**THE REQUEST**
Starting at the line that contains "lid = add_lid(mats)", reproduce each line exactly up to and including the line that contains "points = [vertex.co". Reproduce nothing else.

==== DATA SECTION

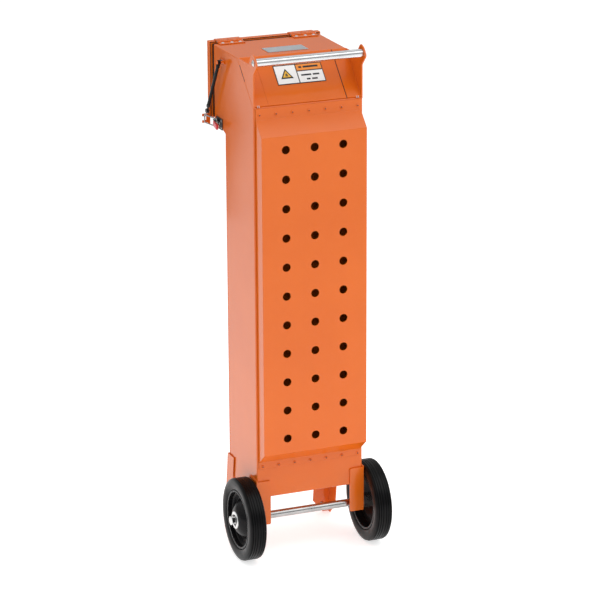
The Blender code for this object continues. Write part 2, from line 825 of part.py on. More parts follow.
def add_lever(side, word, mats):
    """The hand lever with eyes for its pin and for the wire, and its vinyl grip."""
    pivot = make_pivot(
        f"latch_{word}_pivot",
        side_point(out(side, LEVER_PIVOT[0]), LEVER_PIVOT[1], LATCH_Z),
    )
    low, high = LATCH_Z - LEVER_HALF_HEIGHT, LATCH_Z + LEVER_HALF_HEIGHT
    eyes = arc(LEVER_PIVOT, LEVER_EYE_RADIUS, 0, 180, 8) + arc(
        BAIL_PIVOT, LEVER_EYE_RADIUS, 180, 360, 8
    )
    lever = add(
        f"latch_{word}_lever",
        plan_prism(latch_plan(side, eyes), low, high),
        mats["zinc"],
        parent=pivot,
    )
    handle = [(0.0084, 0.2375), (0.0111, 0.2375), (0.0170, 0.188), (0.0148, 0.188)]
    join(lever, plan_prism(latch_plan(side, handle), low, high))
    for (distance, depth), radius in (
        (LEVER_PIVOT, LATCH_PIN_RADIUS),
        (BAIL_PIVOT, BAIL_WIRE_RADIUS),
    ):
        hole = (radius + REST_GAP, low - 0.01, high + 0.01, out(side, distance), depth)
        cut(lever, cylinder_z(*hole, 14))
    grip = [
        (0.0125, 0.2285),
        (0.0158, 0.2285),
        (0.0225, 0.1900),
        (0.0205, 0.1865),
        (0.0174, 0.1875),
    ]
    low, high = LATCH_Z - GRIP_HALF_HEIGHT, LATCH_Z + GRIP_HALF_HEIGHT
    sleeve = plan_prism(latch_plan(side, grip), low, high)
    soften(add(f"latch_{word}_grip", sleeve, mats["grip"], parent=pivot), 0.0012, 2)
    return pivot


def add_bail(side, word, lever_pivot, mats):
    """The wire loop that hangs from the lever, open where its two stubs face."""
    bail_pivot = make_pivot(
        f"latch_{word}_bail_pivot",
        side_point(out(side, BAIL_PIVOT[0]), BAIL_PIVOT[1], LATCH_Z),
        parent=lever_pivot,
    )
    hinge_x, bar_x = out(side, BAIL_PIVOT[0]), out(side, BAIL_BAR[0])
    low, high, stub = LATCH_Z - BAIL_HALF_HEIGHT, LATCH_Z + BAIL_HALF_HEIGHT, 0.0015
    corners = [
        side_point(hinge_x, BAIL_PIVOT[1], LATCH_Z - stub),
        side_point(hinge_x, BAIL_PIVOT[1], low),
        side_point(bar_x, BAIL_BAR[1], low),
        side_point(bar_x, BAIL_BAR[1], high),
        side_point(hinge_x, BAIL_PIVOT[1], high),
        side_point(hinge_x, BAIL_PIVOT[1], LATCH_Z + stub),
    ]
    path = rounded_path(corners, BAIL_WIRE_RADIUS + 0.0004, 4)
    add_wire(
        f"latch_{word}_bail",
        path,
        BAIL_WIRE_RADIUS,
        mats["zinc"],
        bail_pivot,
        world_location(bail_pivot),
    )


def add_keeper(side, word, lid, mats):
    """The catch on the lid: a short wall that the wire pulls on, and two fingers."""
    face = LID_WIDTH / 2 + REST_GAP
    root = face + 0.002

    def span(low, high):
        return side * low, side * high

    heights = (LATCH_Z - 0.0125, LATCH_Z + 0.0105)
    plate = box(span(face, root), KEEPER_DEPTHS, heights)
    keeper = add(f"latch_{word}_keeper", plate, mats["paint"], parent=lid)
    wall_tip = SIDE + BAIL_BAR[0] - BAIL_WIRE_RADIUS - 0.0010
    heights = (LATCH_Z - 0.0068, LATCH_Z + 0.0068)
    join(keeper, box(span(root - 0.001, wall_tip), KEEPER_WALL_DEPTHS, heights))
    finger_tip = SIDE + KEEPER_FINGER_TIP
    for z_low in (LATCH_Z - 0.0115, LATCH_Z + 0.0045):
        heights = (z_low, z_low + 0.006)
        join(keeper, box(span(root - 0.001, finger_tip), KEEPER_FINGER_DEPTHS, heights))


def add_latches(lid, mats):
    for side, word in ((-1, "left"), (1, "right")):
        add_latch_base(side, word, mats)
        lever_pivot = add_lever(side, word, mats)
        add_bail(side, word, lever_pivot, mats)
        add_keeper(side, word, lid, mats)


# ---------------------------------------------------------------- undercarriage


def add_wheel_bracket(side, word, mats):
    """A plate on the tank's side for the axle, with a flange round the front face."""
    face, outer = SIDE + REST_GAP, SIDE + REST_GAP + BRACKET_SHEET
    front, rear = -(REST_GAP + 0.004), BRACKET_REAR_DEPTH
    corner, corner_z = BRACKET_CORNER, BRACKET_LOW_Z + BRACKET_CORNER
    plate = [
        (front, BRACKET_HIGH_Z),
        *arc((front + corner, corner_z), corner, 180, 270, 4),
        *arc((rear - corner, corner_z), corner, 270, 360, 4),
        (rear, BRACKET_HIGH_Z),
    ]
    body = side_prism(plate, side * face, side * outer)
    bracket = add(f"wheel_bracket_{word}", body, mats["paint"])
    outer_x, inner_x = outer - 0.0003, SIDE - BRACKET_FLANGE_WIDTH
    flange = [
        (side * outer_x, BRACKET_HIGH_Z - 0.003),
        (side * inner_x, BRACKET_HIGH_Z - 0.003),
        (side * inner_x, BRACKET_LOW_Z + 0.007),
        (side * (inner_x + 0.002), BRACKET_LOW_Z + 0.005),
        (side * outer_x, BRACKET_LOW_Z + 0.005),
    ]
    join(bracket, front_prism(flange, front + 0.0002, -REST_GAP))
    bore = AXLE_RADIUS + REST_GAP
    ends = sorted((side * (face - 0.01), side * (outer + 0.01)))
    cut(bracket, cylinder_x(bore, *ends, AXLE_DEPTH, WHEEL_RADIUS, 24))


def add_foot(side, word, mats):
    """A leaning angle at a rear corner: a flange on the side and a web behind."""
    face, outer = SIDE + REST_GAP, SIDE + REST_GAP + FOOT_SHEET
    web_front = TANK_DEPTH + 0.0005
    web_back = web_front + FOOT_SHEET
    web_inner = outer - FOOT_WEB_WIDTH
    flange = side_prism(
        [
            (FOOT_FLANGE_FRONT, FOOT_TOP_Z),
            (web_back, FOOT_TOP_Z),
            (web_back, 0),
            (FOOT_FLANGE_FRONT + FOOT_CHAMFER * 0.8, 0),
            (FOOT_FLANGE_FRONT, FOOT_CHAMFER),
        ],
        side * face,
        side * outer,
    )
    web = front_prism(
        [
            (side * (face + 0.001), FOOT_TOP_Z),
            (side * web_inner, FOOT_TOP_Z),
            (side * web_inner, FOOT_CHAMFER),
            (side * (web_inner + FOOT_CHAMFER * 0.8), 0),
            (side * (face + 0.001), 0),
        ],
        web_front,
        web_back,
    )
    for bm in (flange, web):
        for vert in bm.verts:
            vert.co.y += (FOOT_TOP_Z - vert.co.z) * FOOT_LEAN
    foot = add(f"rear_foot_{word}", flange, mats["paint"])
    join(foot, web)


def tyre_profile():
    """A solid tyre: flat tread, round shoulders, bulging walls and a narrower bead."""
    right = [
        (0, WHEEL_RADIUS),
        (0.60 * TYRE_HALF_WIDTH, WHEEL_RADIUS - 0.0006),
        (0.86 * TYRE_HALF_WIDTH, WHEEL_RADIUS - 0.0040),
        (TYRE_HALF_WIDTH, WHEEL_RADIUS - 0.0120),
        (0.93 * TYRE_HALF_WIDTH, BEAD_RADIUS + 0.0100),
        (0.72 * TYRE_HALF_WIDTH, BEAD_RADIUS + 0.0055),
        (0.70 * TYRE_HALF_WIDTH, BEAD_RADIUS),
    ]
    return right + [(-x, radius) for x, radius in reversed(right[1:])]


def disc_face():
    """The outer face of the rim's disc, from its well up the dome to the hub."""
    rise = DOME_FOOT_RADIUS - DOME_TOP_RADIUS
    dome = [(0.42, 0.78), (0.77, 0.46), (0.96, 0.19), (1.00, 0.0)]
    return [
        (0.0060, RIM_WELL_RADIUS),
        (0.0040, RIM_WELL_RADIUS - 0.0065),
        (0.0035, DOME_FOOT_RADIUS),
        *[(up * DOME_HEIGHT, DOME_TOP_RADIUS + share * rise) for up, share in dome],
    ]


def rim_profile():
    """A channel for the tyre, with a lip on each edge, round a dished disc."""
    face = disc_face()
    inner_face = [
        (x - RIM_SHEET, max(radius - RIM_SHEET / 2, DOME_TOP_RADIUS))
        for x, radius in face[1:]
    ]
    return [
        (RIM_HALF_WIDTH - 0.0023, BEAD_RADIUS - REST_GAP),
        (RIM_HALF_WIDTH - 0.0018, RIM_LIP_RADIUS),
        (RIM_HALF_WIDTH, RIM_LIP_RADIUS),
        (RIM_HALF_WIDTH, RIM_WELL_RADIUS),
        *face,
        *reversed(inner_face),
        (0.0020, RIM_WELL_RADIUS),
        (-RIM_HALF_WIDTH, RIM_WELL_RADIUS),
        (-RIM_HALF_WIDTH, RIM_LIP_RADIUS),
        (-RIM_HALF_WIDTH + 0.0018, RIM_LIP_RADIUS),
        (-RIM_HALF_WIDTH + 0.0023, BEAD_RADIUS - REST_GAP),
    ]


def hub_profile():
    """The hub on the axle, with the retainer ring that stands out of the dome."""
    bore = AXLE_RADIUS + RUN_GAP
    ring_low = DOME_HEIGHT - 0.003
    ring_high = DOME_HEIGHT + 0.0022
    return [
        (-HUB_HALF_LENGTH, bore),
        (-HUB_HALF_LENGTH, HUB_RADIUS),
        (HUB_HALF_LENGTH - 0.0055, HUB_RADIUS),
        (ring_low, RETAINER_RADIUS),
        (ring_high - 0.0016, RETAINER_RADIUS),
        (ring_high, RETAINER_RADIUS - 0.0022),
        (ring_high, bore + 0.003),
        (ring_high + 0.0018, bore + 0.003),
        (ring_high + 0.0018, bore),
    ]


def add_wheel(side, word, mats):
    pivot = make_pivot(
        f"wheel_{word}_pivot",
        side_point(side * WHEEL_MIDDLE_X, AXLE_DEPTH, WHEEL_RADIUS),
    )
    place = Matrix.Translation(world_location(pivot))
    for piece, profile, segments, material in (
        ("tyre", tyre_profile(), 36, "rubber"),
        ("rim", rim_profile(), 32, "black_paint"),
        ("hub", hub_profile(), 24, "zinc"),
    ):
        bm = turned(profile, segments)
        if side < 0:
            bm = mirrored(bm)
        add(f"wheel_{word}_{piece}", moved(bm, place), mats[material], parent=pivot)


def add_axle(mats):
    add(
        "axle",
        cylinder_x(AXLE_RADIUS, -AXLE_END_X, AXLE_END_X, AXLE_DEPTH, WHEEL_RADIUS, 24),
        mats["zinc"],
    )
    for side, word in ((-1, "left"), (1, "right")):
        low = AXLE_END_X + REST_GAP
        profile = [
            (low, 0),
            (low, 0.0112),
            (CAP_END_X - 0.0022, 0.0112),
            (CAP_END_X - 0.0004, 0.0092),
            (CAP_END_X, 0),
        ]
        cap = turned(profile, 24, ring=False)
        if side < 0:
            cap = mirrored(cap)
        place = Matrix.Translation(side_point(0, AXLE_DEPTH, WHEEL_RADIUS))
        add(f"axle_cap_{word}", moved(cap, place), mats["zinc"])


def add_undercarriage(mats):
    for side, word in ((-1, "left"), (1, "right")):
        add_wheel_bracket(side, word, mats)
        add_foot(side, word, mats)
        add_wheel(side, word, mats)
    add_axle(mats)


def main():
    clear_scene()
    mats = make_materials()
    add_tank(mats)
    add_head(mats)
    add_guard(mats)
    lid = add_lid(mats)
    add_strut(lid, mats)
    add_latches(lid, mats)
    add_undercarriage(mats)


main()
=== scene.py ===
"""Looks for the wheeled hot oil tank: detailed pieces, materials, lights and camera.

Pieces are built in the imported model's frame, in metres: X across, Y from the user's side
to the back, Z up. A "depth" is a distance behind the tank's front face.
"""

import json
import math

import bmesh
import bpy
from mathutils import Matrix, Vector, noise


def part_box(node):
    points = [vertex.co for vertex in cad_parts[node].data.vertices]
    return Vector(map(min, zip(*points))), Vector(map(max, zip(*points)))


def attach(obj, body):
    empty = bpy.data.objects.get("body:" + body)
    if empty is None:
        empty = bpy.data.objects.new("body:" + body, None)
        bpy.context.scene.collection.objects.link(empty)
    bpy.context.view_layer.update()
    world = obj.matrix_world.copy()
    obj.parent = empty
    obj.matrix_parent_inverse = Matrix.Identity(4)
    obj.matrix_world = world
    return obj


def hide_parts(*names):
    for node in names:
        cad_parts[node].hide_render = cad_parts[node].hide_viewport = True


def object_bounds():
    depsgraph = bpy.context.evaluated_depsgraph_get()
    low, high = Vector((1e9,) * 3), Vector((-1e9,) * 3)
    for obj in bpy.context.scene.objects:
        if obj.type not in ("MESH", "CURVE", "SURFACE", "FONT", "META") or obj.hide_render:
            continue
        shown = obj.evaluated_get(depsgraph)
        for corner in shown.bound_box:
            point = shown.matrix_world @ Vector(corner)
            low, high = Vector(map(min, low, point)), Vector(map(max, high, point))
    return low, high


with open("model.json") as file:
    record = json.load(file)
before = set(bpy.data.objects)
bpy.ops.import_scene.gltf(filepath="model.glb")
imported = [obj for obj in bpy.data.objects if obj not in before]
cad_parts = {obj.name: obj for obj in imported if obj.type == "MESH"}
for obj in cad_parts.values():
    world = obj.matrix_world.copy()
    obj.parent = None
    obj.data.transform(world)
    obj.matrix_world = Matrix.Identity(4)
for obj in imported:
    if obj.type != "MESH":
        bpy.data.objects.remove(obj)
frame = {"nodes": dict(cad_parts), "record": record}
cad_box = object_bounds()

TANK_LOW, TANK_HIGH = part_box("tank_shell")
FRONT_Y = TANK_LOW.y
SIDE = TANK_HIGH.x
HEAD_TOP_Z = TANK_HIGH.z
TANK_DEPTH = 0.188
SLOPE_FOOT_Z, SLOPE_TOP_DEPTH = 1.112, 0.100
SLOPE_ANGLE = math.atan2(HEAD_TOP_Z - SLOPE_FOOT_Z, SLOPE_TOP_DEPTH)
BAR_DEPTH, BAR_Z = -0.003, 1.2204
AXLE_DEPTH, AXLE_Z, AXLE_RADIUS = 0.018, 0.100, 0.0095
HINGE_DEPTH, HINGE_Z = 0.2645, 1.2132
STRUT_Z, LATCH_Z = 1.183, 1.027
GAP = 0.0003  # the clearance at rest between neighbouring CAD nodes
SHEET = 0.002
CHEEK_SHEET = 0.003
CHEEK_FLANGE = 0.038
SLOPE_SHEET_DEPTHS = (0.003, 0.098)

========

**SOLVED PROBLEM**
    lid = add_lid(mats)
    add_strut(lid, mats)
    add_latches(lid, mats)
    add_undercarriage(mats)


main()
=== scene.py ===
"""Looks for the wheeled hot oil tank: detailed pieces, materials, lights and camera.

Pieces are built in the imported model's frame, in metres: X across, Y from the user's side
to the back, Z up. A "depth" is a distance behind the tank's front face.
"""

import json
import math

import bmesh
import bpy
from mathutils import Matrix, Vector, noise


def part_box(node):
    points = [vertex.co for vertex in cad_parts[node].data.vertices]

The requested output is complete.